Of all the lines in the material, how many include the word "script"? Reply with the number alone.

(Records with modeling code)
==================================================
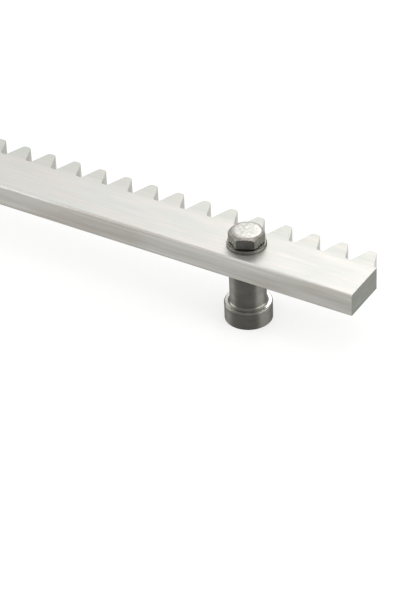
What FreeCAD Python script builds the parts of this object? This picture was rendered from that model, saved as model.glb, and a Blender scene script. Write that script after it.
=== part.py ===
# Steel gear rack, module 4, held on turned spacers by hexagon bolts and washers.
# Millimetres. X runs along the bar, the teeth point to +Y and Z is up.
# The origin is on the floor, under the middle of the bar's outline.

import FreeCAD, Part
import math
import os
import Sketcher

os.makedirs("parts", exist_ok=True)
doc = FreeCAD.newDocument("gear_rack")
Vector = FreeCAD.Vector

# Driving dimensions, each written once. Angles are in degrees.
SIZES = (
    ("tooth_module", 4),
    ("tooth_count", 40),
    ("pressure_angle", 20),
    ("tooth_dedendum", 5),
    ("tooth_tip_radius", 0.8),
    ("tooth_root_radius", 1.2),
    ("bar_body_width", 21),
    ("bar_thickness", 10),
    ("bar_edge_radius", 0.9),
    ("bolt_count", 2),
    ("bolt_end_distance", 52.5),
    ("bolt_line", 11.25),
    ("slot_clearance", 1),
    ("slot_travel", 3),
    ("bolt_diameter", 8),
    ("bolt_length", 25),
    ("last_bolt_turn", -5.5),
    ("bolt_turn_step", 22),
    ("head_across_flats", 13),
    ("head_height", 5.3),
    ("head_crown_angle", 38),
    ("head_crown_diameter", 12),
    ("head_seat_diameter", 11.6),
    ("head_seat_height", 0.4),
    ("washer_diameter", 16),
    ("washer_thickness", 1.4),
    ("washer_clearance", 0.4),
    ("washer_rim_chamfer", 0.3),
    ("spacer_length", 25),
    ("neck_diameter", 15),
    ("neck_flare_width", 0.5),
    ("neck_flare_height", 3),
    ("flange_diameter", 19.6),
    ("flange_height", 8),
    ("flange_rim_chamfer", 0.5),
    ("thread_clearance", 0.1),
    ("thread_runout", 4),
)

sheet = doc.addObject("Spreadsheet::Sheet", "sizes")
for row, (name, value) in enumerate(SIZES, start=1):
    sheet.set(f"A{row}", name)
    sheet.set(f"B{row}", str(value))
    sheet.setAlias(f"B{row}", name)
doc.recompute()


def size(name):
    """The value of one cell of the sheet."""
    return float(sheet.get(name))


def formula(text):
    """The text of an expression, with each size's name written as a cell of the sheet."""
    names = [name for name, _ in SIZES]
    return " ".join("sizes." + word if word in names else word for word in text.split())


# Dimensions that follow from the driving ones, as expressions on the sheet.
PITCH = "( pi * tooth_module )"
RACK_LENGTH = f"( {PITCH} * tooth_count )"
BAR_WIDTH = "( bar_body_width + tooth_dedendum + tooth_module )"
TIP_LINE = f"( {BAR_WIDTH} / 2 )"
SMOOTH_EDGE = f"( 0 - {BAR_WIDTH} / 2 )"
PITCH_LINE = f"( {TIP_LINE} - tooth_module )"
ROOT_LINE = f"( {PITCH_LINE} - tooth_dedendum )"
BOLT_ROW = f"( {SMOOTH_EDGE} + bolt_line )"
BOLT_SPAN = f"( {RACK_LENGTH} - 2 * bolt_end_distance )"
WASHER_SEAT = "( spacer_length + bar_thickness )"
HEAD_SEAT = f"( {WASHER_SEAT} + washer_thickness )"
SLOT_RADIUS = "( ( bolt_diameter + slot_clearance ) / 2 )"
THREAD_REACH = "( bolt_length - washer_thickness - bar_thickness )"
TAPPED_RADIUS = "( bolt_diameter / 2 + thread_clearance )"
TAPPED_FLOOR = f"( spacer_length - {THREAD_REACH} - thread_runout )"


def bind(thing, prop, text):
    """Ties one property of an object to the sheet."""
    thing.setExpression(prop, formula(text))


def new_body(name, along="0", across="0", height="0"):
    """A body whose own zero lies at the given place of the rack."""
    body = doc.addObject("PartDesign::Body", name)
    body.Label = name
    bind(body, "Placement.Base.x", along)
    bind(body, "Placement.Base.y", across)
    bind(body, "Placement.Base.z", height)
    return body


def origin_item(body, role):
    """One plane or axis of a body's own origin."""
    return [item for item in body.Origin.OriginFeatures if item.Role == role][0]


def new_sketch(body, name, plane, along="0", off_plane="0"):
    """A sketch on one origin plane of its body, shifted in the plane or off it."""
    sketch = body.newObject("Sketcher::SketchObject", name)
    sketch.AttachmentSupport = [(origin_item(body, plane), "")]
    sketch.MapMode = "FlatFace"
    bind(sketch, "AttachmentOffset.Base.x", along)
    bind(sketch, "AttachmentOffset.Base.z", off_plane)
    return sketch


def constrain(sketch, kind, *where):
    """One geometric constraint of a sketch."""
    return sketch.addConstraint(Sketcher.Constraint(kind, *where))


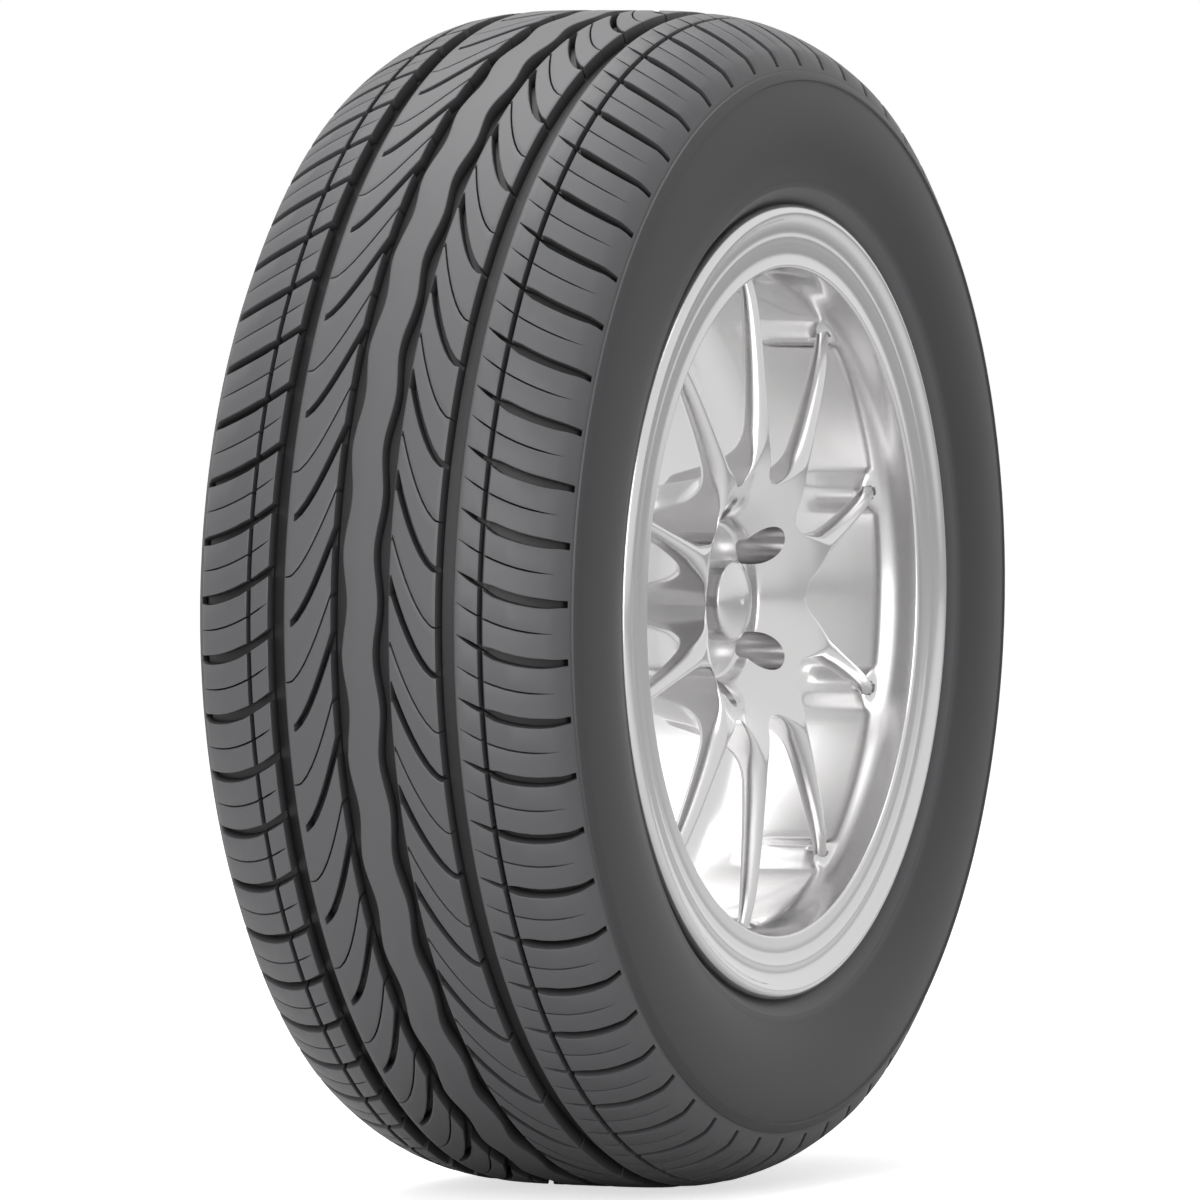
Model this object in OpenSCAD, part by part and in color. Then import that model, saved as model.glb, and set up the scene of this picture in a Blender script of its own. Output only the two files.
==================================================
Final result: 2